**Written exercise:**
Return the material below in full and exactly.
----- Supplied material
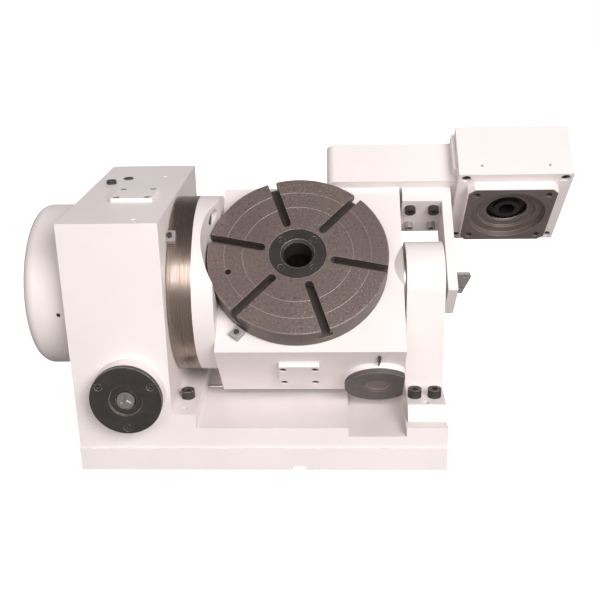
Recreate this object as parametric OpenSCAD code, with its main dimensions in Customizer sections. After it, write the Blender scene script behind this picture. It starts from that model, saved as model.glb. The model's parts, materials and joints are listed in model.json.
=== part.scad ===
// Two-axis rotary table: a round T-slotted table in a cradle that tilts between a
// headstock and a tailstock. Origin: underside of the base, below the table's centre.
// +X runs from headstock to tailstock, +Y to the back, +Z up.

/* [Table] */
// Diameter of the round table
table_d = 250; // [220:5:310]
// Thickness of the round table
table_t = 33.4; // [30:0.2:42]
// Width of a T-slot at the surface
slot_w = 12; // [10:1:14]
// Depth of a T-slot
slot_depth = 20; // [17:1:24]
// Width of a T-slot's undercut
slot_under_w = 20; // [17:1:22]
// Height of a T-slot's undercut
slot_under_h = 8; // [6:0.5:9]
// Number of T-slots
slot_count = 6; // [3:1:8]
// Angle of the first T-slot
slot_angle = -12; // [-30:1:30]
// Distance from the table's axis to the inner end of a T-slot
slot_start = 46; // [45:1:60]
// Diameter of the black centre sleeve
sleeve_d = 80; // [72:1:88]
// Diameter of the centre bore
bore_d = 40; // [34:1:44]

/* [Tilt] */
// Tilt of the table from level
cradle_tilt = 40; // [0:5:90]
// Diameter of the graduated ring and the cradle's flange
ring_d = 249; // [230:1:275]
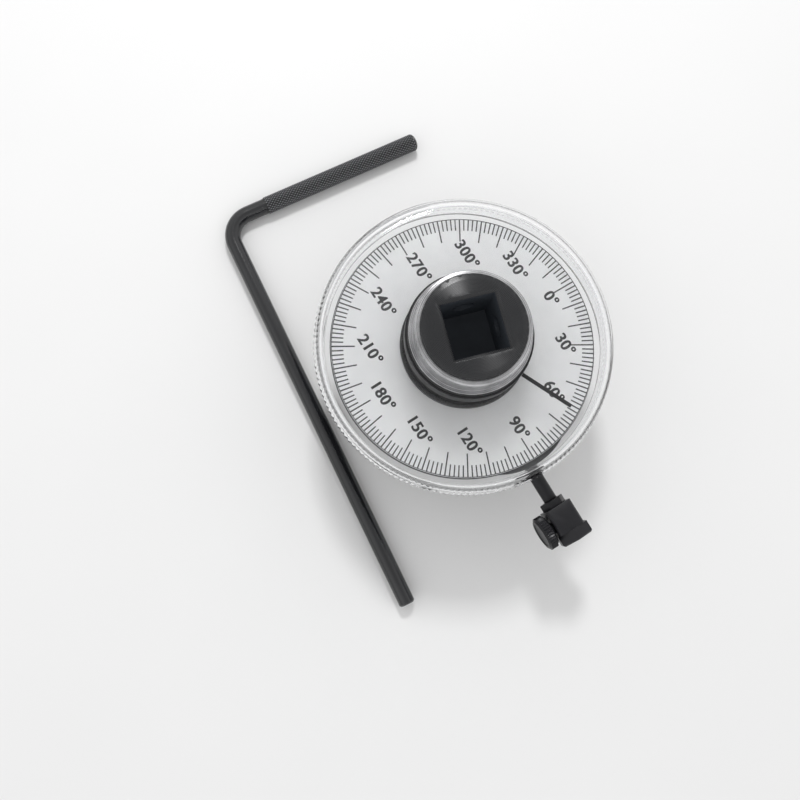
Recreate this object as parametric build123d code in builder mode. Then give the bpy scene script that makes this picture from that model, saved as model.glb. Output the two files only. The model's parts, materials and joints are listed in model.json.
----------
**Answer to the problem:**
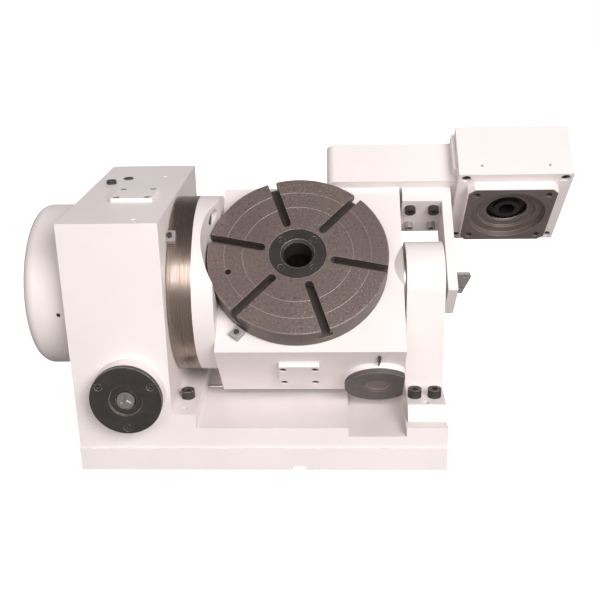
Recreate this object as parametric OpenSCAD code, with its main dimensions in Customizer sections. After it, write the Blender scene script behind this picture. It starts from that model, saved as model.glb. The model's parts, materials and joints are listed in model.json.
=== part.scad ===
// Two-axis rotary table: a round T-slotted table in a cradle that tilts between a
// headstock and a tailstock. Origin: underside of the base, below the table's centre.
// +X runs from headstock to tailstock, +Y to the back, +Z up.

/* [Table] */
// Diameter of the round table
table_d = 250; // [220:5:310]
// Thickness of the round table
table_t = 33.4; // [30:0.2:42]
// Width of a T-slot at the surface
slot_w = 12; // [10:1:14]
// Depth of a T-slot
slot_depth = 20; // [17:1:24]
// Width of a T-slot's undercut
slot_under_w = 20; // [17:1:22]
// Height of a T-slot's undercut
slot_under_h = 8; // [6:0.5:9]
// Number of T-slots
slot_count = 6; // [3:1:8]
// Angle of the first T-slot
slot_angle = -12; // [-30:1:30]
// Distance from the table's axis to the inner end of a T-slot
slot_start = 46; // [45:1:60]
// Diameter of the black centre sleeve
sleeve_d = 80; // [72:1:88]
// Diameter of the centre bore
bore_d = 40; // [34:1:44]

/* [Tilt] */
// Tilt of the table from level
cradle_tilt = 40; // [0:5:90]
// Diameter of the graduated ring and the cradle's flange
ring_d = 249; // [230:1:275]
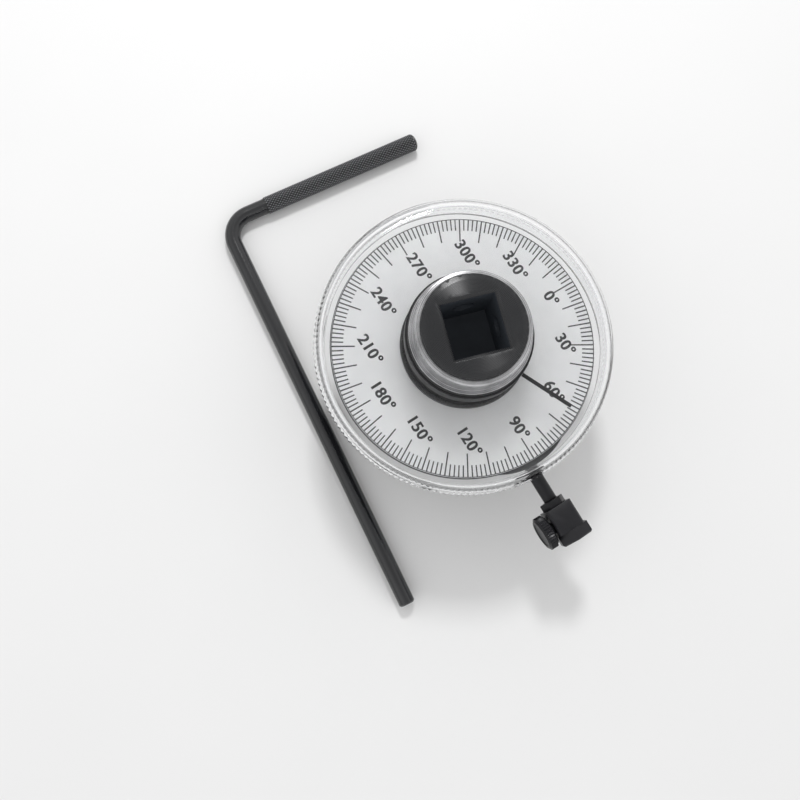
Recreate this object as parametric build123d code in builder mode. Then give the bpy scene script that makes this picture from that model, saved as model.glb. Output the two files only. The model's parts, materials and joints are listed in model.json.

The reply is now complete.